“SOF Week 2025” kicked off in Tampa, Florida, “the premier annual event for the international Special Operations Forces (SOF) community.” Featured speakers included U.S. intelligence chiefs and military commanders, foreign leaders and defense ministers, with keynote speeches by Pete Hegseth, U.S. Secretary of Defense; Gen. Dan Caine, Chairman of the Joint Chiefs of Staff; and Gen. Bryan P. Fenton, Commander of the U.S. Special Operations Command.

“Everything starts and ends with warriors, from training to the battlefield,” said Hegseth. “We are leaving wokeness and weakness behind. No more pronouns, no more climate change obsession, no more emergency vaccine mandates, no more dudes in dresses.” Straight Arrow News reports, “According to Secretary of Defense Pete Hegseth, SOF will shift from a counterterrorism-centric mission to a broader role in great power competition.”

Andriy Smolensky, a severely wounded Ukrainian veteran who has spent many months undergoing treatment in the United States, met General Fenton at SOF Week, which Smolensky attended as the “U.S. Partnership Officer” of a new US-Ukrainian think tank connected to the Azov movement. About a month earlier at Harvard Business School, under the cover of this recently established organization, which is “dedicated to fortifying the strategic partnership between Ukraine and the United States,” some prominent Azovites probably met Fenton’s Vice Commander of the Special Operations Command. These and other stories about the burgeoning “Azov Lobby” have flown under the radar in recent months.

Nazi Tech Movement

“It’s no secret that all top brigades have their own R&D [research and development],” according to Roman Sudolsky, the editor of an online publication “covering Ukrainian defense tech,” but last month, when the 3rd Assault Brigade (AB3), allegedly the largest of its kind, launched its own “startup accelerator” to support testing new military technology on the battlefield, Sudolsky praised this “next level” step taken by the Azov movement, which is currently forming the 3rd Army Corps. A “Global Macro Investor” based in the San Francisco Bay Area also described the founding of “AB3 Tech” as “next level thinking […] to get the best tech for the frontlines.”
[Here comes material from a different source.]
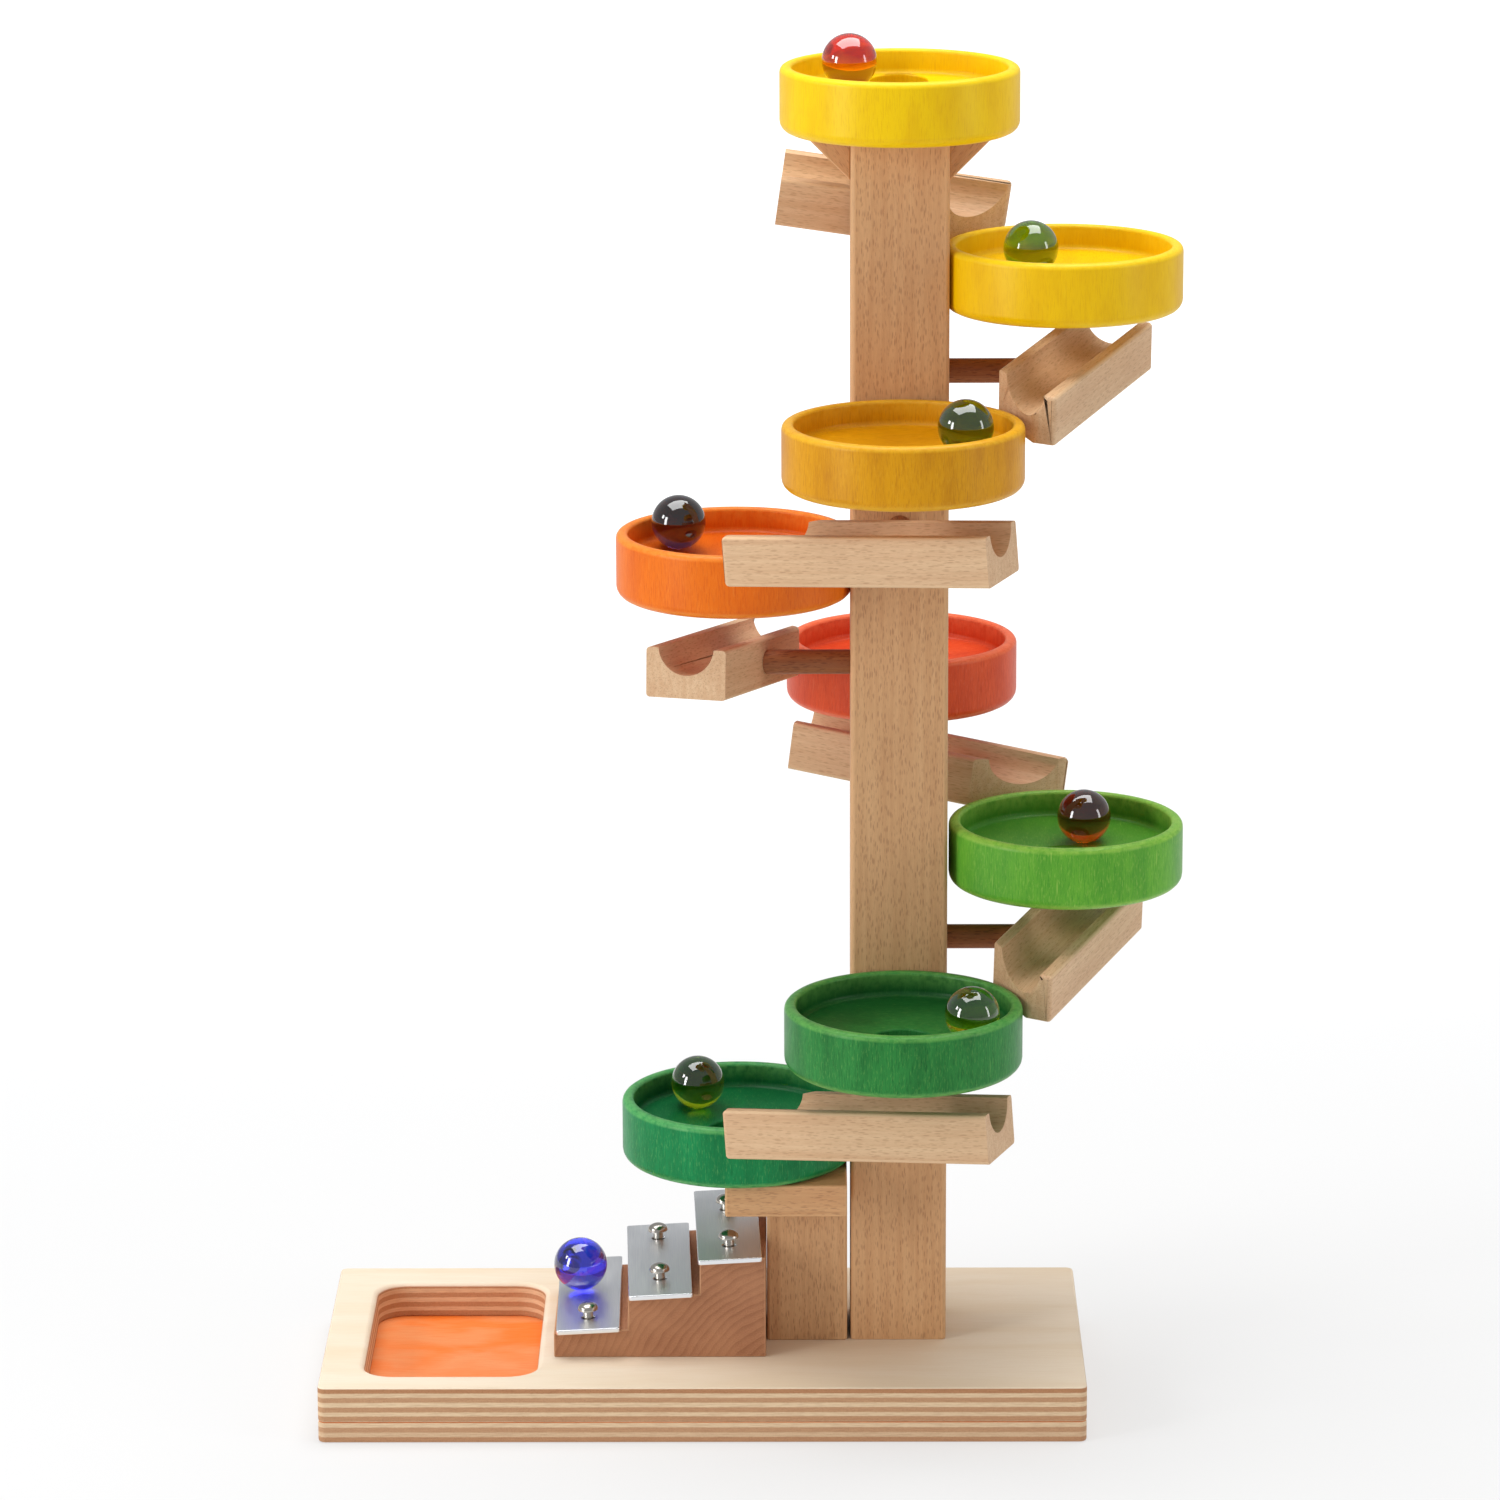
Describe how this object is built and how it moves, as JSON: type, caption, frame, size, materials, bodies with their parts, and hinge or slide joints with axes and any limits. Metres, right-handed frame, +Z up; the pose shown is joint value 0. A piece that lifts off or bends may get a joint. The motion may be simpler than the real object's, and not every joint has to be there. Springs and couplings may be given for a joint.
{
  "type": "wooden marble run",
  "caption": "Spiral marble run: stained wooden bowls and beech chutes wind down a square post to sounding steps and a catch tray on a plywood base.",
  "frame": {"origin": "centre of the base's underside", "axes": "+Z up the post, +X towards the post's end of the base, away from the catch tray, +Y to the back"},
  "size_m": [0.2546, 0.1648, 0.4062],
  "materials": {
    "birch_ply": "pale birch plywood, sanded, layered edges",
    "tray_floor": "plywood, orange stain in the tray",
    "beech": "sanded beech with short dark flecks",
    "beech_end_grain": "beech end grain with growth rings",
    "dowel_wood": "reddish brown hardwood rod",
    "bowl_stain_1": "bright yellow wood stain, satin, grain showing",
    "bowl_stain_2": "yellow wood stain, satin, grain showing",
    "bowl_stain_3": "golden ochre wood stain, satin, grain showing",
    "bowl_stain_4": "orange wood stain, satin, grain showing",
    "bowl_stain_5": "coral red wood stain, satin, grain showing",
    "bowl_stain_6": "leaf green wood stain, satin, grain showing",
    "bowl_stain_7": "mid green wood stain, satin, grain showing",
    "bowl_stain_8": "emerald green wood stain, satin, grain showing",
    "plate_metal": "fine brushed",
    "pin_metal": "nickel plated, bright",
    "glass_1": "red and orange glass with a bright lustre",
    "glass_2": "green glass with a bright lustre",
    "glass_3": "dark green glass with a bright lustre",
    "glass_4": "dark blue glass with a bright lustre",
    "glass_5": "amber red glass with a bright lustre",
    "glass_6": "yellow green glass with a bright lustre",
    "glass_7": "olive glass with a bright lustre",
    "glass_8": "deep blue glass with a bright lustre"
  },
  "bodies": {
    "stand": {"base_plate": "tray_floor", "base_board": "birch_ply", "main_post": "beech", "short_post": "beech", "support_block": "beech", "brace_left": "beech", "brace_right": "beech", "bowl_1": "bowl_stain_1", "bowl_2": "bowl_stain_2", "bowl_3": "bowl_stain_3", "bowl_4": "bowl_stain_4", "bowl_5": "bowl_stain_5", "bowl_6": "bowl_stain_6", "bowl_7": "bowl_stain_7", "bowl_8": "bowl_stain_8", "chute_1": "beech", "chute_2": "beech", "chute_3": "beech", "chute_4": "beech", "chute_5": "beech", "chute_6": "beech", "chute_7": "beech", "dowel_2": "dowel_wood", "dowel_3": "dowel_wood", "dowel_4": "dowel_wood", "dowel_5": "dowel_wood", "dowel_6": "dowel_wood", "dowel_7": "dowel_wood", "step_block": "beech_end_grain", "plate_pin_1": "pin_metal", "plate_pin_2": "pin_metal", "plate_pin_3": "pin_metal", "plate_pin_4": "pin_metal", "plate_pin_5": "pin_metal", "plate_pin_6": "pin_metal"},
    "plate_1": {"sound_plate_1": "plate_metal"},
    "plate_2": {"sound_plate_2": "plate_metal"},
    "plate_3": {"sound_plate_3": "plate_metal"},
    "loose_marble_1": {"marble_1": "glass_1"},
    "loose_marble_2": {"marble_2": "glass_2"},
    "loose_marble_3": {"marble_3": "glass_3"},
    "loose_marble_4": {"marble_4": "glass_4"},
    "loose_marble_5": {"marble_5": "glass_5"},
    "loose_marble_6": {"marble_6": "glass_6"},
    "loose_marble_7": {"marble_7": "glass_7"},
    "loose_marble_8": {"marble_8": "glass_8"}
  },
  "joints": [
    {"name": "plate_1_rattle", "type": "slide", "parent": "stand", "child": "plate_1", "axis": [-0.0454, 0, 0.999], "range_m": [0, 0.0014]},
    {"name": "plate_2_rattle", "type": "slide", "parent": "stand", "child": "plate_2", "axis": [-0.0454, 0, 0.999], "range_m": [0, 0.0014]},
    {"name": "plate_3_rattle", "type": "slide", "parent": "stand", "child": "plate_3", "axis": [-0.0454, 0, 0.999], "range_m": [0, 0.0014]},
    {"name": "marble_1_lift", "type": "slide", "parent": "stand", "child": "loose_marble_1", "axis": [0, 0, 1], "range_m": [0, 0.06]},
    {"name": "marble_2_lift", "type": "slide", "parent": "stand", "child": "loose_marble_2", "axis": [0.5, 0, 0.866], "range_m": [0, 0.06]},
    {"name": "marble_3_lift", "type": "slide", "parent": "stand", "child": "loose_marble_3", "axis": [0, 0, 1], "range_m": [0, 0.06]},
    {"name": "marble_4_lift", "type": "slide", "parent": "stand", "child": "loose_marble_4", "axis": [0, 0, 1], "range_m": [0, 0.06]},
    {"name": "marble_5_lift", "type": "slide", "parent": "stand", "child": "loose_marble_5", "axis": [0, 0, 1], "range_m": [0, 0.06]},
    {"name": "marble_6_lift", "type": "slide", "parent": "stand", "child": "loose_marble_6", "axis": [0, 0, 1], "range_m": [0, 0.06]},
    {"name": "marble_7_lift", "type": "slide", "parent": "stand", "child": "loose_marble_7", "axis": [0, 0, 1], "range_m": [0, 0.06]},
    {"name": "marble_8_lift", "type": "slide", "parent": "plate_1", "child": "loose_marble_8", "axis": [0, 0, 1], "range_m": [0, 0.06]}
  ]
}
AB3 Tech: “Warfare Driven Solutions”

To hear it from the Azovites, “We combine the expertise of military professionals, engineers, and entrepreneurs to help startups, investors, and defense companies accelerate time-to-market, test products in real combat conditions, and attract funding.” AB3 Tech offers “rapid feedback,” “practical insights,” “brand recognition,” a “competitive edge,” “combat-proven performance data,” “video content of product performance in battlefield conditions,” and official “letters of interest to gain credibility in fundraising.” Their website promises that these neo[fascists] are “trusted by defence industry leaders for real-world validation.”

On May 16-17, the capital of Ukraine hosted “DOU Day,” a two-day annual event which is said to be “one of the largest technical conferences for the Ukrainian IT community.” One of the main speakers was Andriy Biletsky, the leader and founder of the Azov movement, and an infamous neo[fascist], put in charge of the new 3rd Army Corps.

The Azovites called this event their first “IT Dvizh.” As the journalist Leonid Ragozin explains, the Russian word Dvizh is “a slang term widely used by Russian and Ukrainian neo-nazis to designate their [‘NS’ or National Socialist] movement.” Celebrating its 20th anniversary, the Ukrainian IT community “DOU” launched a large fundraiser for the 3rd Assault Brigade, just as AB3 Tech got off the ground. DOU even rolled out a special website for the campaign.


Biletsky and AB3 Tech at DOU Day 2025

This seasonal edition of the Azov Lobby Blog almost started with something I missed in my last one (Winter 2025). Taking place alongside the Munich Security Conference in February, the German-based European Defense Tech Hub (EDTH) held a “hackathon” featuring a unique representative of the Azov movement’s 3rd Assault Brigade.

Viktoria “Tori” Honcharuk, 25, moved to the United States at 15 years old, started an investment banking career on Wall Street, and got accepted to Harvard University. “I was living the life of my dreams,” she says. Since 2022, Honcharuk returned to Ukraine to become a combat medic, ultimately in the 3rd Assault Brigade, “where her sister serves as an assault rifleman.” This year, she co-founded AB3 Tech and a think tank.

https://redirect.invidious.io/watch?v=pSrSZSkBBhY

Viktoria Honcharuk seems to be dating Mykola “Makar” Zinkevich, a young neo[fascist] commander from the 3rd Assault Brigade, specifically from its “Dirlewanger” company, which takes inspiration from one of [the Third Reich’s] most horrendous military units. He has some suspicious arm tattoos—a valknut and life rune, “one of the most common neo-Nazi symbols.”

Zinkevich is also affiliated with the Lviv-based neo[fascist] organization “Galician Youth,” which intimidates LGBT people, pays homage to the Galicia Division of the Waffen-SS, and distributed antisemitic fliers in the year before the full-scale war with Russia.